Quando, em 2015, caducou o prazo sem que a pobreza desse sinais de se tencionar erradicar a curto prazo, a ONU deu corda ao relógio e atirou o prazo para 2030, com os, novíssimos, «Objectivos de Desenvolvimento Sustentável», no quadro dos quais agora se verifica que em 2030, por este ritmo, a teimosa da pobreza extrema estará tudo menos erradicada. Há, em termos globais, uma ligeira redução da miséria no mundo que, no entanto, segundo o relatório, «se deve, em 80%, ao Sudeste asiático», com destaque para a China, para a Índia e para o Vietname.

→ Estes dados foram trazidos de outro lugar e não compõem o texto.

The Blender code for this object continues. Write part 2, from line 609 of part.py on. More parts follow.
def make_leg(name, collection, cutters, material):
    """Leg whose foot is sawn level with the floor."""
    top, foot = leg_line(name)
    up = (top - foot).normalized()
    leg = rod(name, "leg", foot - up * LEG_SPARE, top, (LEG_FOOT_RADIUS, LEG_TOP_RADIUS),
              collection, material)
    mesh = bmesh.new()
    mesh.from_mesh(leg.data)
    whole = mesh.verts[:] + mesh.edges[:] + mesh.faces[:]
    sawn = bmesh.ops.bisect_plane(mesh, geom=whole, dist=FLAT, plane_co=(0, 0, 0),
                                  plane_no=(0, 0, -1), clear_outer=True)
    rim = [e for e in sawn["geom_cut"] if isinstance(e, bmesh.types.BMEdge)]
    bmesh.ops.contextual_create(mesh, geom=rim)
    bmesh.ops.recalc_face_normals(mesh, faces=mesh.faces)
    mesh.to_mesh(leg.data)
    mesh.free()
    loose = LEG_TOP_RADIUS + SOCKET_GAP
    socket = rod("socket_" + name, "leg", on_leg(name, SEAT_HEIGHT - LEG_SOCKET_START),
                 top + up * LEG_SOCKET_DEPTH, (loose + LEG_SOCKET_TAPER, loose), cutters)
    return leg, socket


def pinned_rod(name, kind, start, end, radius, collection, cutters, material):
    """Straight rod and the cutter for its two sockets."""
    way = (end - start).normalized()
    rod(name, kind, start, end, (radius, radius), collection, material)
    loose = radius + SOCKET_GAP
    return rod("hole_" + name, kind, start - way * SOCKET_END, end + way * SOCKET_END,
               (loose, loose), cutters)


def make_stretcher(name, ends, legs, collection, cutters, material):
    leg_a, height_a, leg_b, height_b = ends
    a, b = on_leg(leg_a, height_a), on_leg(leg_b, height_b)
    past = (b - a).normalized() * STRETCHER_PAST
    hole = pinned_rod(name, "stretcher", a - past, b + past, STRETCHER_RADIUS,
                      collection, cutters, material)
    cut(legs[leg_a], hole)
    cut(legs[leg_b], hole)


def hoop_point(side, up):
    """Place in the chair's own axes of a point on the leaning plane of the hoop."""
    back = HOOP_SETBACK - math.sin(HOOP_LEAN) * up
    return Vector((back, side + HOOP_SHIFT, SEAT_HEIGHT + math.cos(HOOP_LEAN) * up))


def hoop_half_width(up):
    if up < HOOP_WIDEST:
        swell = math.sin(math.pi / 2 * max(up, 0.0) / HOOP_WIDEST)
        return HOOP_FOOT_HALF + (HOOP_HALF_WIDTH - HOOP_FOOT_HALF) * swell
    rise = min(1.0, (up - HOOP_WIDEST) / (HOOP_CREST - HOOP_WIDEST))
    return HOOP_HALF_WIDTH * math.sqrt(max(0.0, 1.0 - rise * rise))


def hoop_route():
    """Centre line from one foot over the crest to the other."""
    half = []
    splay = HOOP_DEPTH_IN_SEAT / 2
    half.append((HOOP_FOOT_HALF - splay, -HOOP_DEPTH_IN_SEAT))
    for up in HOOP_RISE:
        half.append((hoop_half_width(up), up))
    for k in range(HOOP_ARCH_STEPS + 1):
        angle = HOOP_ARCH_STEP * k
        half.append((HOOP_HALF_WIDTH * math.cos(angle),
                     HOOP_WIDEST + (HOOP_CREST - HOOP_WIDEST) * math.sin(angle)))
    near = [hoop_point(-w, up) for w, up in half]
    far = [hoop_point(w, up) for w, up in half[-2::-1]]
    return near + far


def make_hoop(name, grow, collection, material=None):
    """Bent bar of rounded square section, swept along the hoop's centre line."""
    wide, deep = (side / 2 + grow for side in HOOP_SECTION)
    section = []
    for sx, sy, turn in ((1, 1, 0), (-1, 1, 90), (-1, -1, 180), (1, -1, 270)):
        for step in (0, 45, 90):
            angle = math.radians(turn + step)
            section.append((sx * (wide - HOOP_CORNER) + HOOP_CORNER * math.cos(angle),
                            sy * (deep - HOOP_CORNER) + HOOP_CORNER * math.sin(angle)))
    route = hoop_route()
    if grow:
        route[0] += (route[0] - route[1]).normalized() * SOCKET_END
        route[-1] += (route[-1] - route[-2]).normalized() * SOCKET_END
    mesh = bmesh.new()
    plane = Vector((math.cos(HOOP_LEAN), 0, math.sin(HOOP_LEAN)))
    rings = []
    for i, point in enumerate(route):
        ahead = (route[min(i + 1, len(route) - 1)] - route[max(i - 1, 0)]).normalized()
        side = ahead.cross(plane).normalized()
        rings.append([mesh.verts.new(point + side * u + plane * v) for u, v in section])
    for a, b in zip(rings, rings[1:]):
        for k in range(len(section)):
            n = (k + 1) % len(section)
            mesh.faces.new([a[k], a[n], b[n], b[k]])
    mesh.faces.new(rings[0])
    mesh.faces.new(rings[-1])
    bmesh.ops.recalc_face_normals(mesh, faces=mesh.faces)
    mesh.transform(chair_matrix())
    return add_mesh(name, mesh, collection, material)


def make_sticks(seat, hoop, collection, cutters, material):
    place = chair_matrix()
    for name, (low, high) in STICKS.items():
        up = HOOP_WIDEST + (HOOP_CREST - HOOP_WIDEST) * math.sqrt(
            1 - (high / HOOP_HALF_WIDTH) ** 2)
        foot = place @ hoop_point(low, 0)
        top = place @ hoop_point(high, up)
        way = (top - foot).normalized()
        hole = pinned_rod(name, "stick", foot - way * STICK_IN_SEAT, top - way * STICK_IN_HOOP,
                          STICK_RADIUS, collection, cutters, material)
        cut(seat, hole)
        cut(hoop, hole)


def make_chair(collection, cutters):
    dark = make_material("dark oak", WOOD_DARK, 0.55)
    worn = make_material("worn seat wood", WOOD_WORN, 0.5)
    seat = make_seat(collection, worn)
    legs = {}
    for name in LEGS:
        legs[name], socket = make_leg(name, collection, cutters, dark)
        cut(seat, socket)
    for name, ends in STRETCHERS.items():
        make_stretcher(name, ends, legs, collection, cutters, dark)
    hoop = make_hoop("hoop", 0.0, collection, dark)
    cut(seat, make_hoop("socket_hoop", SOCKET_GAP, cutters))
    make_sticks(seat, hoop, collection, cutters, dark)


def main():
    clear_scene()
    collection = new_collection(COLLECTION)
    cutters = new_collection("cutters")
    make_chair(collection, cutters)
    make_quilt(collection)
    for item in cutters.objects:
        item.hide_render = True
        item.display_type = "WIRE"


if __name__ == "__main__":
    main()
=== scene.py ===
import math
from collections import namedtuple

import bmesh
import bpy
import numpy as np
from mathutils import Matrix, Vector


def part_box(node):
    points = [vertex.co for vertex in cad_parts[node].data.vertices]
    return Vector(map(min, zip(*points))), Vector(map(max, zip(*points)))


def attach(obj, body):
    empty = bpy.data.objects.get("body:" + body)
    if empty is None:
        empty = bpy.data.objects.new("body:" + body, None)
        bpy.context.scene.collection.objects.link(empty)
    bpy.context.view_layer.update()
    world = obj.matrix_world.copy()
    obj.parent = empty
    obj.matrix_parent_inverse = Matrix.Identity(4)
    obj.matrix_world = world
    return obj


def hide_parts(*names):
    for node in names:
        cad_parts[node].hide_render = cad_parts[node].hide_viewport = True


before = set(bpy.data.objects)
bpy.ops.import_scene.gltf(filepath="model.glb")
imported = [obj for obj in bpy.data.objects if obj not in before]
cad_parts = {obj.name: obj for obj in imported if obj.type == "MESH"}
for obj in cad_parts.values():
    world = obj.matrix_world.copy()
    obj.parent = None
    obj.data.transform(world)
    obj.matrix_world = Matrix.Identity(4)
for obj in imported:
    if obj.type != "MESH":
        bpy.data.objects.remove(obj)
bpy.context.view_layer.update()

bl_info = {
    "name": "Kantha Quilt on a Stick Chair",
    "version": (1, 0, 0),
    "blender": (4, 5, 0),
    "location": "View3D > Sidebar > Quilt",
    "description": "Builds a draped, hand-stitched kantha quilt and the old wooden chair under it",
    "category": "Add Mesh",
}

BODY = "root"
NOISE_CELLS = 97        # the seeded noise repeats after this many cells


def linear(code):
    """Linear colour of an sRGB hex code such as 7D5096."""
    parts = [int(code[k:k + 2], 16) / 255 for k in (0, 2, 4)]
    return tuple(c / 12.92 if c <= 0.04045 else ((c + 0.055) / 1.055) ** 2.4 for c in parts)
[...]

Para compreendermos por que razão falham todas as tentativas internacionais de «erradicar a pobreza», basta pensarmos nesta curiosa expressão, mais comum no jargão médico que nas ciências sociais. Para a ideologia que sustenta os Objectivos de Desenvolvimento Sustentável, é conveniente retratar a fome como uma doença epidémica que deve ser erradicada porque não interessa a ninguém. Desta forma, a miséria seria uma espécie de acidente natural pelo qual ninguém tem culpa e, simultaneamente, uma culpa de todos.

O problema é que se dependesse da inteligência, da ciência e da tecnologia há séculos que não haveria fome no mundo. A pobreza extrema não só tem causas objectivas como só pode ser explicada no quando de um sistema económico que lucra com ela e depende dela. É, portanto, perfeitamente natural que os interessados nesta fome tão lucrativa não queiram que nenhum relatório revele o segredo e mate a alma do negócio. O resultado é um gigantesco edifício teórico construído sobre fabulações.

O presente relatório é um exemplo claro da contradição que balda qualquer esforço de «erradicar a pobreza». Em 153 páginas dedicadas à pobreza no mundo, a palavra «salário» surge duas vezes, ambas num contexto alheio à ligação entre aquilo que os trabalhadores ganham e a forma como vivem.

Então, como é que a ONU quer acabar com a miséria? Melhorando as infra-estruturas, apostando na inovação, investindo na ciência, melhorando os hábitos de higiene… tudo menos o essencial. O relatório dá alguns exemplos: «provas empíricas demonstram que o desenvolvimento está associado à mudança de trabalho de baixa produtividade para alta produtividade e para actividades bem remuneradas». Ou seja, a solução é sermos todos médicos e engenheiros de software ou, por outras palavras, «o capitalismo só funciona na teoria».

De resto, nem uma palavra sobre as verdadeiras causas da miséria: a exploração desenfreada de quem trabalha; a privatização de recursos e serviços necessários às populações; a assinatura de acordos comerciais pró-monopolistas ou a ausência de direitos…

Vivemos num mundo capaz de produzir infinitamente mais quantidade de tudo o que precisamos para satisfazer as necessidades básicas de toda a humanidade. Neste contexto, o ritmo das descobertas científicas e a dimensão dos avanços tecnológicos só tornam as crescentes desigualdades sociais mais monstruosas. Envergonham, até. Por outro lado, a persistência da fome e da miséria mais horrenda não é um erro, mas um mero corolário da actual fase de desenvolvimento do capitalismo. Mas mais do que pôr em evidência de que o capitalismo não consegue matar a fome, o que demonstra o falhanço dos sucessivos programas internacionais para «erradicar a pobreza e a fome» é a impossibilidade de resolver os grandes problemas do capitalismo pela via das reformas. A superação revolucionária do capitalismo é, por conseguinte, o único caminho.